--- PROVIDED DATA ---

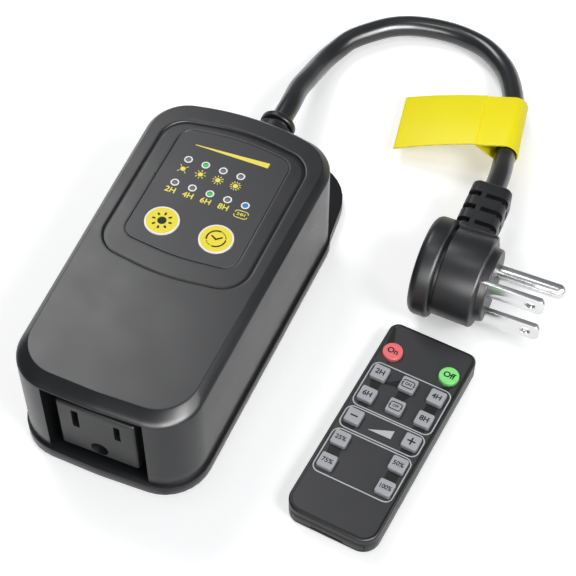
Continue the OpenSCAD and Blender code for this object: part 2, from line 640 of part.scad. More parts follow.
// A round loop drawn out to a point
function teardrop(r, apex) = let(base = atan2(apex.y, apex.x), t = acos(r/norm(apex)))
  concat([apex], [for (k = [0:28]) let(a = base + t + (360 - 2*t)*k/28) [r*cos(a), r*sin(a)]]);
module cord_tag() color([1, 0.93, 0.05]) translate(tag_mid) rotate(tag_turn) rotate([90, 0, 0])
  linear_extrude(tag_h, center = true) {
    difference() {
      polygon(teardrop(tag_loop, tag_apex));
      polygon(teardrop(tag_loop - 0.4, tag_apex*0.8));
    }
    polygon(concat([for (k = [0:10]) let(u = -9 - k*(tag_w - 9)/10) [u, tag_fall(u)]],
      [for (k = [10:-1:0]) let(u = -9 - k*(tag_w - 9)/10) [u, tag_fall(u) - tag_sheet]]));
  }

module along_x(x, h, r1, r2) translate([x, plug_y, plug_z]) rotate([0, 90, 0])
  cylinder(h = h, r1 = r1, r2 = r2, $fn = 72);
module shoulder(x0, x1, d) translate([x0, plug_y, plug_z]) rotate([90, 0, 90])
  linear_extrude(x1 - x0) polygon(rounded([[-4, -plug_d/2 + 2.2 + d, 3], [12.6 - d, -10 + d, 4],
    [12.6 - d, 10 - d, 4], [-4, plug_d/2 - 2.2 - d, 3]]));
module relief_slab(y, t, d) translate([relief_x, y, plug_z]) rotate([-90, 0, 0])
  linear_extrude(t) polygon(rounded([for (p = [[-1, -1], [1, -1], [1, 1], [-1, 1]])
    [p.x*(relief_w/2 - d), p.y*(relief_h/2 - d), 2.6 - min(d, 2)]]));
module plug_body() color(dark) difference() {
  union() {
    translate([plug_x, plug_y, plug_z]) rotate([0, 90, 0]) rotate_extrude($fn = 72)
      polygon(concat([[0, 0]], [for (a = [-90:18:0]) [rim_d/2 - 2.5 + 2.5*cos(a), 2.5 + 2.5*sin(a)]],
        [for (a = [0:18:90]) [rim_d/2 - 1.2 + 1.2*cos(a), rim_t - 1.2 + 1.2*sin(a)]], [[0, rim_t]]));
    along_x(body_x - 0.01, 0.81, plug_d/2 - 1.2, plug_d/2 - 1.2);
    along_x(body_x + 0.8, plug_len - 1.8, plug_d/2 - 0.3, plug_d/2 + 0.1);
    along_x(plug_face_x - 1.01, 1.01, plug_d/2 + 0.1, plug_d/2 - 0.9);
    shoulder(body_x + 0.8, plug_face_x, 0);
    along_x(plug_face_x - 0.01, island_t + 0.01, plug_d/2 - 2.4, plug_d/2 - 2.8);
    relief_slab(plug_y + 8, relief_len - 8 - 0.8, 0);
    relief_slab(plug_y + relief_len - 0.81, 0.81, 0.8);
  }
  for (i = [0:2]) relief_row(plug_y + 16.1 + i*relief_pitch);
  for (s = [-1, 1]) box([island_x - pin_seat - 0.02, blade_y - blade_t/2 - 0.02,
      plug_z + s*slot_pitch/2 - blade_w/2 - 0.02],
    [island_x + 1, blade_y + blade_t/2 + 0.02, plug_z + s*slot_pitch/2 + blade_w/2 + 0.02]);
  translate([island_x - pin_seat - 0.02, ground_pin_y, plug_z]) rotate([0, 90, 0])
    cylinder(h = pin_seat + 1, r = pin_neck_r + 0.02, $fn = 48);
}
// One row of cuts round the strain relief, with webs left standing between them
module relief_row(y) difference() {
  relief_slab(y - relief_cut/2, relief_cut, -1);
  relief_slab(y - relief_cut, 2*relief_cut, relief_cut);
  box([relief_x - 2.2, y - 3, 0], [relief_x - 0.7, y + 3, 40]);
  for (s = [-1, 1]) box([relief_x - 20, y - 3, plug_z + s*2.2 - 0.7],
    [relief_x + 20, y + 3, plug_z + s*2.2 + 0.7]);
}

pin_seat = 8;
// The ground pin is thinner where it sits in the body, up to just above the island
pin_neck_r = ground_pin_d/2 - 0.3;
pin_shoulder = 0.3;
module blade(s) difference() {
  union() {
    box([island_x - pin_seat, blade_y - blade_t/2, plug_z + s*slot_pitch/2 - blade_w/2],
        [island_x + blade_len - 1.2, blade_y + blade_t/2, plug_z + s*slot_pitch/2 + blade_w/2]);
    translate([0, blade_y, plug_z + s*slot_pitch/2]) rotate([90, 0, 0])
      linear_extrude(blade_t, center = true)
        polygon([[island_x + blade_len - 1.21, -blade_w/2], [island_x + blade_len, -blade_w/2 + 1.2],
                 [island_x + blade_len, blade_w/2 - 1.2], [island_x + blade_len - 1.21, blade_w/2]]);
  }
  translate([island_x + blade_len - 4.2, blade_y, plug_z + s*slot_pitch/2]) rotate([90, 0, 0])
    cylinder(h = 4, d = 3.1, center = true, $fn = 32);
}
module hot_blade() color(steel) blade(1);
module neutral_blade() color(steel) blade(-1);
module ground_pin() color(steel) translate([island_x, ground_pin_y, plug_z]) rotate([0, 90, 0]) {
  r = ground_pin_d/2;
  straight = ground_pin_len - r;
  translate([0, 0, -pin_seat]) cylinder(h = pin_seat + pin_shoulder + 0.01, r = pin_neck_r, $fn = 48);
  translate([0, 0, pin_shoulder]) cylinder(h = straight - pin_shoulder, r = r, $fn = 48);
  translate([0, 0, straight - 0.01]) rotate_extrude($fn = 48)
    polygon(concat([[0, 0]], [for (a = [0:15:90]) [r*cos(a), r*sin(a)]]));
}

// Remote, lying flat beside the casing
remote_at = [69.4, -14.3, 0];
remote_turn = -5.2;
remote_wall = 1.1;
remote_floor = 0.8;
tray_z = 0.9;
tray_t = 3;
remote_seam = 4;
remote_board_t = 0.7;
key_sheet_t = 0.15;
remote_roof = remote_t - 0.75;
key_flange_t = 0.35;
key_flange_z = remote_roof - 0.05 - key_flange_t;
key_top = remote_t + key_proud;
first_row_y = remote_l/2 - 10.7;
function row_y(k) = first_row_y - k*key_dy;
tray_w = cell_d + 2;
tray_len = cell_d + 4.2;
tray_y = -remote_l/2;

function remote_outline(d) = [[-remote_w/2 + d, -remote_l/2 + d, 5 - d], [remote_w/2 - d, -remote_l/2 + d, 5 - d],
  [remote_w/2 - d, remote_l/2 - d, 3 - d], [-remote_w/2 + d, remote_l/2 - d, 3 - d]];
module on_remote() translate(remote_at) rotate(remote_turn) children();
round_keys = [[-key_dx, row_y(0)], [key_dx, row_y(0)]];
square_keys = [[-key_dx, row_y(1)], [0, row_y(1)], [key_dx, row_y(1)],
  [-key_dx, row_y(2)], [0, row_y(2)], [key_dx, row_y(2)],
  [-key_dx, row_y(3)], [key_dx, row_y(3)], [-key_dx, row_y(4)], [key_dx, row_y(4)],
  [-key_dx, row_y(5)], [key_dx, row_y(5)]];
function square_outline(s, r) = [[-s/2, -s/2, r], [s/2, -s/2, r], [s/2, s/2, r], [-s/2, s/2, r]];

module remote_top_case() color([0.17, 0.17, 0.18]) on_remote() difference() {
  loft([[remote_outline(0), remote_seam], [remote_outline(0), remote_t - 0.5], [remote_outline(0.5), remote_t]]);
  difference() {
    plate(remote_outline(remote_wall), remote_seam - 1, remote_roof - remote_seam + 1);
    // Round posts on the middle line press the key sheet down where there is no key
    for (k = [0, 3, 4, 5]) translate([0, row_y(k), remote_seam + remote_board_t + key_sheet_t])
      cylinder(h = 2, d = 2.4, $fn = 24);
  }
  for (p = round_keys) translate([p.x, p.y, 0]) cylinder(h = 10, d = round_key_d + 0.3, $fn = 48);
  for (p = square_keys) translate([p.x, p.y, 0]) plate(square_outline(key_side + 0.3, 1.1), 0, 10);
}
module remote_bottom_case() color([0.17, 0.17, 0.18]) on_remote() difference() {
  plate(remote_outline(0), 0, remote_seam);
  difference() {
    plate(remote_outline(remote_wall), remote_floor, remote_seam);
    // Rails beside the tray and a stop behind it carry the board
    for (s = [-1, 1]) box([s > 0 ? tray_w/2 + 0.2 : -remote_w/2, -remote_l/2, 0],
      [s > 0 ? remote_w/2 : -tray_w/2 - 0.2, tray_y + tray_len + 3, remote_seam]);
    box([-8, tray_y + tray_len + 2, 0], [8, tray_y + tray_len + 3, remote_seam]);
    for (s = [-1, 1]) box([s*9 - 1, remote_l/2 - 6, 0], [s*9 + 1, remote_l/2, remote_seam]);
  }
  box([-tray_w/2 - 0.15, -remote_l/2 - 1, remote_floor], [tray_w/2 + 0.15, tray_y + 6, remote_seam + 1]);
}
module remote_key_sheet() color([0.75, 0.75, 0.76]) on_remote()
  plate(remote_outline(remote_wall + 0.3), remote_seam + remote_board_t, key_sheet_t);
module remote_board() color(green_board) on_remote() {
  plate(remote_outline(remote_wall + 0.3), remote_seam, remote_board_t);
  box([-3, 12, remote_seam - 1.4], [3, 17, remote_seam + 0.01]);
}
module remote_battery_tray() color([0.17, 0.17, 0.18]) on_remote() difference() {
  intersection() {
    box([-tray_w/2, tray_y, tray_z], [tray_w/2, tray_y + tray_len, tray_z + tray_t]);
    plate(remote_outline(0), 0, remote_seam);
  }
  translate([0, tray_y + tray_len - 1 - cell_d/2, tray_z + 0.4])
    cylinder(h = 10, d = cell_d + 0.3, $fn = 64);
  box([-5, tray_y - 1, tray_z - 1], [5, tray_y + 0.8, tray_z + 0.5]);
}
module remote_cell() color(steel) on_remote() translate([0, tray_y + tray_len - 1 - cell_d/2, tray_z + 0.4]) {
  cylinder(h = cell_h - 0.3, d = cell_d, $fn = 64);
  translate([0, 0, cell_h - 0.31]) cylinder(h = 0.31, d = cell_d - 2.4, $fn = 64);
}
module remote_contact_clip() color(steel) on_remote() {
  y = tray_y + tray_len;
  box([-4, y + 0.4, remote_floor + 0.5], [4, y + 0.8, remote_seam]);
  box([-4, y + 0.79, remote_seam - 0.4], [4, y + 1.8, remote_seam]);
}

// A key rests under the case's roof and slides in its hole
module square_key(p) on_remote() translate([p.x, p.y, 0]) {
  plate(square_outline(key_side + 1, 1.4), key_flange_z, key_flange_t);
  loft([[square_outline(key_side, 1), key_flange_z + key_flange_t - 0.02],
    [square_outline(key_side, 1), key_top - 0.4], [square_outline(key_side - 0.7, 0.7), key_top]]);
}
module round_key(p) on_remote() translate([p.x, p.y, 0]) {
  translate([0, 0, key_flange_z]) cylinder(h = key_flange_t, d = round_key_d + 0.6, $fn = 48);
  translate([0, 0, key_flange_z + key_flange_t - 0.01])
    cylinder(h = key_top - 0.4 - key_flange_z - key_flange_t + 0.01, d = round_key_d, $fn = 48);
  translate([0, 0, key_top - 0.4]) cylinder(h = 0.4, d1 = round_key_d, d2 = round_key_d - 0.8, $fn = 48);
}
key_grey = [0.70, 0.71, 0.72];
module key_on() color([0.95, 0.48, 0.48]) round_key(round_keys[0]);
module key_off() color([0.56, 0.94, 0.54]) round_key(round_keys[1]);
module key_2h() color(key_grey) square_key(square_keys[0]);
module key_loop_on() color(key_grey) square_key(square_keys[1]);
module key_4h() color(key_grey) square_key(square_keys[2]);
module key_6h() color(key_grey) square_key(square_keys[3]);
module key_loop_off() color(key_grey) square_key(square_keys[4]);
module key_8h() color(key_grey) square_key(square_keys[5]);
module key_dimmer() color(key_grey) square_key(square_keys[6]);
module key_brighter() color(key_grey) square_key(square_keys[7]);
module key_25() color(key_grey) square_key(square_keys[8]);
module key_50() color(key_grey) square_key(square_keys[9]);
module key_75() color(key_grey) square_key(square_keys[10]);
module key_100() color(key_grey) square_key(square_keys[11]);

base_shell();
top_shell();
label_overlay();
casing_screws();
brightness_button();
timer_button();
light_guides_clear();
light_guides_green();
light_guide_blue();
receptacle_body();
hot_contact();
neutral_contact();
ground_contact();
control_board();
control_chip();
tact_switches();
leds();
radio_module();
antenna_coil();
power_board();
board_screws();
heat_sink();
triac();
choke();
film_capacitor();
varistor();
fuse();
smoothing_capacitor();
hot_leads();
neutral_leads();
ground_lead();
cord_gland();
power_cord();
cord_tag();
plug_body();
hot_blade();
neutral_blade();
ground_pin();
remote_top_case();
remote_bottom_case();
remote_key_sheet();
remote_board();
remote_battery_tray();
remote_cell();
remote_contact_clip();
key_on();
key_off();
key_2h();
key_loop_on();
key_4h();
key_6h();
key_loop_off();
key_8h();
key_dimmer();
key_brighter();
key_25();
key_50();
key_75();
key_100();
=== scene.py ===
# %% [markdown]
# # A plug-in dimmer, dressed for the studio
# The solids of the dimmer come packed from the CAD source and stand where they belong.
# This notebook gives them their finishes, and models the pieces that a camera sees closely:
# the upper shell, the printed label, the cord, the plug and the hand remote.
# Every length below is in millimetres and is turned into metres by MM where it is used.

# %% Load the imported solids
import math
import bmesh
import bpy
from mathutils import Matrix, Vector
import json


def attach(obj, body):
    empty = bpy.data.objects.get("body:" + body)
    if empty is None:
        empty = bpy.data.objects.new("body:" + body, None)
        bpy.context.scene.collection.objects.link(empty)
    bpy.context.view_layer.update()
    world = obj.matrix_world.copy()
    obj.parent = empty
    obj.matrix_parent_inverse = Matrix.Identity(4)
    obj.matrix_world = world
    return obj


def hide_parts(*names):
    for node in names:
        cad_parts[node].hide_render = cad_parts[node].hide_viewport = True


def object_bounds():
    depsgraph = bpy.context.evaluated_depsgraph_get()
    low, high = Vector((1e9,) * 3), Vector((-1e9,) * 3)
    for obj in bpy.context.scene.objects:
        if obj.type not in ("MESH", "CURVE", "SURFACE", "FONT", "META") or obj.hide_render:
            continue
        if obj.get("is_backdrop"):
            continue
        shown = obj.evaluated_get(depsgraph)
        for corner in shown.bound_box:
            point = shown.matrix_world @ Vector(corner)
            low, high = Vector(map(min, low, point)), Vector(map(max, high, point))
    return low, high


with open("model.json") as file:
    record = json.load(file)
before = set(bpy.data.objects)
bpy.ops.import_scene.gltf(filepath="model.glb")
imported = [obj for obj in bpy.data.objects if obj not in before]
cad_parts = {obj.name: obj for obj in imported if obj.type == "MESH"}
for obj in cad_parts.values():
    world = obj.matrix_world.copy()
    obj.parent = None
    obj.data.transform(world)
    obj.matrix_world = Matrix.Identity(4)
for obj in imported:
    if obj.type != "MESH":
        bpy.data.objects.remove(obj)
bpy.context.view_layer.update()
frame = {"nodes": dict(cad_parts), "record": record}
scene = bpy.context.scene
MM = 0.001

# %% [markdown]
# ## The camera
# A long lens looks down on the deck from the outlet end, a little from the right.
# The lens and the place were fitted to the photograph's outlines. The scale comes from the
# plug's standard pins.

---

TO BE DONE:
Only lines with the string "before" belong in your answer; copy each one.

TASK SOLUTION:
before = set(bpy.data.objects)
imported = [obj for obj in bpy.data.objects if obj not in before]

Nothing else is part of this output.